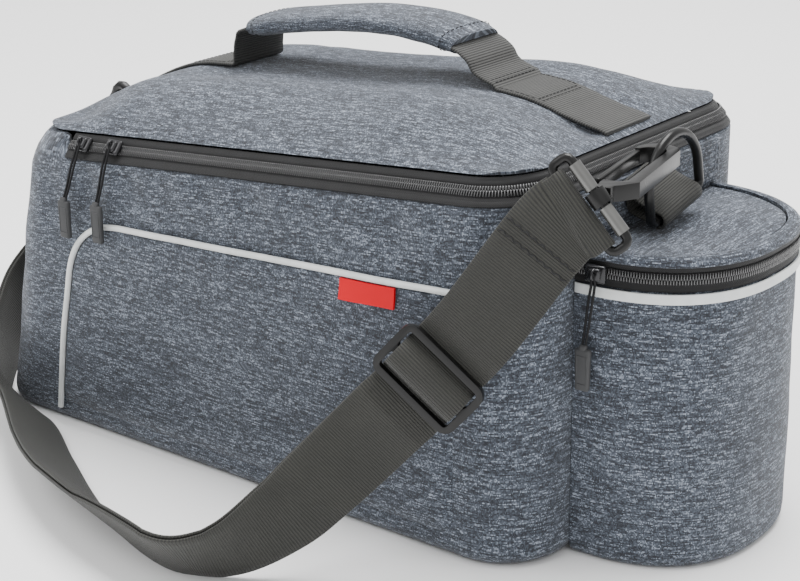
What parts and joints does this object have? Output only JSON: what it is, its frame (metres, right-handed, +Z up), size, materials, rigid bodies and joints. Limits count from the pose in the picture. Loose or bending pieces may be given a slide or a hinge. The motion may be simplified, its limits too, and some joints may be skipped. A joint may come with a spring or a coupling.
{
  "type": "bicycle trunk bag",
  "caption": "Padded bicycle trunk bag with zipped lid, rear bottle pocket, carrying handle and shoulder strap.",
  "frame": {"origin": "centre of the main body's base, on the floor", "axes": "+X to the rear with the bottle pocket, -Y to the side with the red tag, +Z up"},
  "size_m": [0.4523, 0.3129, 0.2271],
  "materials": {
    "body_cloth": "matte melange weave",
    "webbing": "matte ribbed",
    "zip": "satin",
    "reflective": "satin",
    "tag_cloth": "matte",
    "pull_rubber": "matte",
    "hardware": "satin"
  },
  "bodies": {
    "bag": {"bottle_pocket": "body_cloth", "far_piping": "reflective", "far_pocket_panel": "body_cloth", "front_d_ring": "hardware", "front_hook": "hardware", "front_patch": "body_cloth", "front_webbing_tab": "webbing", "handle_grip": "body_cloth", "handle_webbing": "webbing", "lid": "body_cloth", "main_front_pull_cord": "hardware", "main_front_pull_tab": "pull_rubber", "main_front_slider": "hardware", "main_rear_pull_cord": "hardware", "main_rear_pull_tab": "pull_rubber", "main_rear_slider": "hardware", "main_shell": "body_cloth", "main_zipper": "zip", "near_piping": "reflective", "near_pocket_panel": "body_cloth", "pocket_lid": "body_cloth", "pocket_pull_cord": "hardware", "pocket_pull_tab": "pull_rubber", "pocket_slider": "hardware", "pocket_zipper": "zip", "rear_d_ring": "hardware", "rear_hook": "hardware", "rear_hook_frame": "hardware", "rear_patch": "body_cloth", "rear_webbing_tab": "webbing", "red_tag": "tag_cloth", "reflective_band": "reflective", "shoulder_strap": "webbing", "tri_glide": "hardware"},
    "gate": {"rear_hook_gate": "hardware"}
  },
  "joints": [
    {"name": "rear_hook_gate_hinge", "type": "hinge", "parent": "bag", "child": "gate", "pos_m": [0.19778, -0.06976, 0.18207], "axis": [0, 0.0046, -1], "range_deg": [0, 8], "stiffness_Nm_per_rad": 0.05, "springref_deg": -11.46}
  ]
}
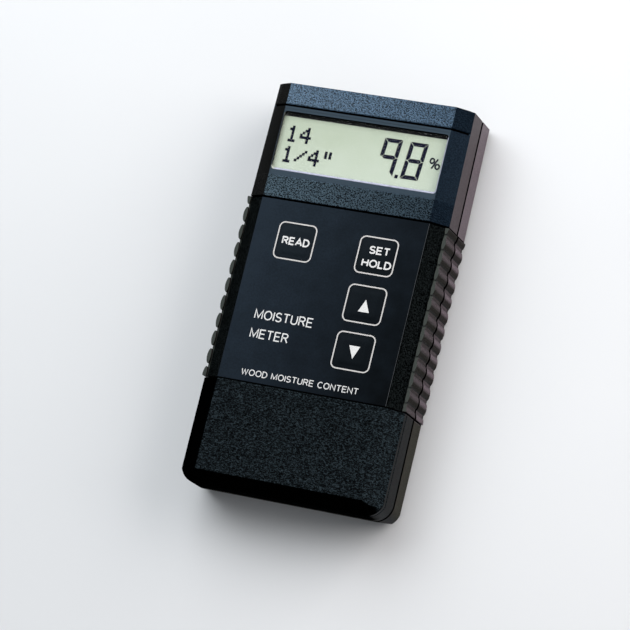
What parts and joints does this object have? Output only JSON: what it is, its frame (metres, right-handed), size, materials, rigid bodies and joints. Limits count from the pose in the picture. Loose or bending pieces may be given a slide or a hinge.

▶ _WHAT YOU HAVE TO DO_: Copy the records above exactly as they appear.

▶ _RESULT OF THIS TASK_:
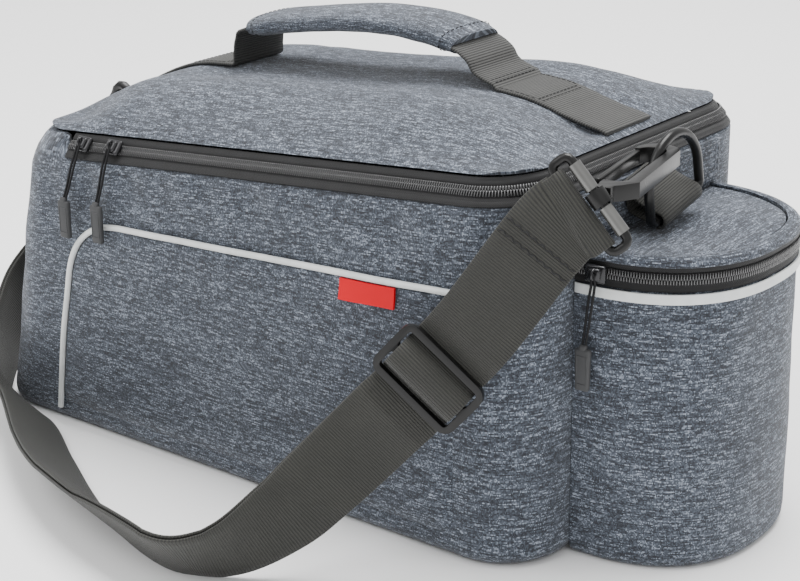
What parts and joints does this object have? Output only JSON: what it is, its frame (metres, right-handed, +Z up), size, materials, rigid bodies and joints. Limits count from the pose in the picture. Loose or bending pieces may be given a slide or a hinge. The motion may be simplified, its limits too, and some joints may be skipped. A joint may come with a spring or a coupling.
{
  "type": "bicycle trunk bag",
  "caption": "Padded bicycle trunk bag with zipped lid, rear bottle pocket, carrying handle and shoulder strap.",
  "frame": {"origin": "centre of the main body's base, on the floor", "axes": "+X to the rear with the bottle pocket, -Y to the side with the red tag, +Z up"},
  "size_m": [0.4523, 0.3129, 0.2271],
  "materials": {
    "body_cloth": "matte melange weave",
    "webbing": "matte ribbed",
    "zip": "satin",
    "reflective": "satin",
    "tag_cloth": "matte",
    "pull_rubber": "matte",
    "hardware": "satin"
  },
  "bodies": {
    "bag": {"bottle_pocket": "body_cloth", "far_piping": "reflective", "far_pocket_panel": "body_cloth", "front_d_ring": "hardware", "front_hook": "hardware", "front_patch": "body_cloth", "front_webbing_tab": "webbing", "handle_grip": "body_cloth", "handle_webbing": "webbing", "lid": "body_cloth", "main_front_pull_cord": "hardware", "main_front_pull_tab": "pull_rubber", "main_front_slider": "hardware", "main_rear_pull_cord": "hardware", "main_rear_pull_tab": "pull_rubber", "main_rear_slider": "hardware", "main_shell": "body_cloth", "main_zipper": "zip", "near_piping": "reflective", "near_pocket_panel": "body_cloth", "pocket_lid": "body_cloth", "pocket_pull_cord": "hardware", "pocket_pull_tab": "pull_rubber", "pocket_slider": "hardware", "pocket_zipper": "zip", "rear_d_ring": "hardware", "rear_hook": "hardware", "rear_hook_frame": "hardware", "rear_patch": "body_cloth", "rear_webbing_tab": "webbing", "red_tag": "tag_cloth", "reflective_band": "reflective", "shoulder_strap": "webbing", "tri_glide": "hardware"},
    "gate": {"rear_hook_gate": "hardware"}
  },
  "joints": [
    {"name": "rear_hook_gate_hinge", "type": "hinge", "parent": "bag", "child": "gate", "pos_m": [0.19778, -0.06976, 0.18207], "axis": [0, 0.0046, -1], "range_deg": [0, 8], "stiffness_Nm_per_rad": 0.05, "springref_deg": -11.46}
  ]
}
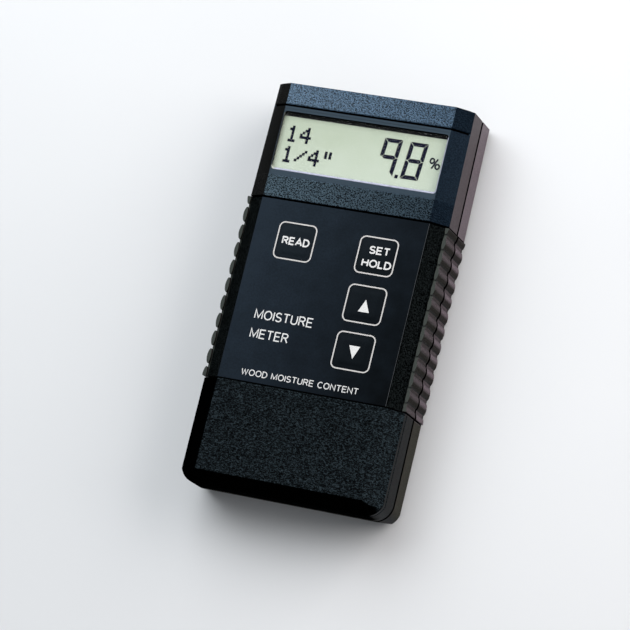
What parts and joints does this object have? Output only JSON: what it is, its frame (metres, right-handed), size, materials, rigid bodies and joints. Limits count from the pose in the picture. Loose or bending pieces may be given a slide or a hinge.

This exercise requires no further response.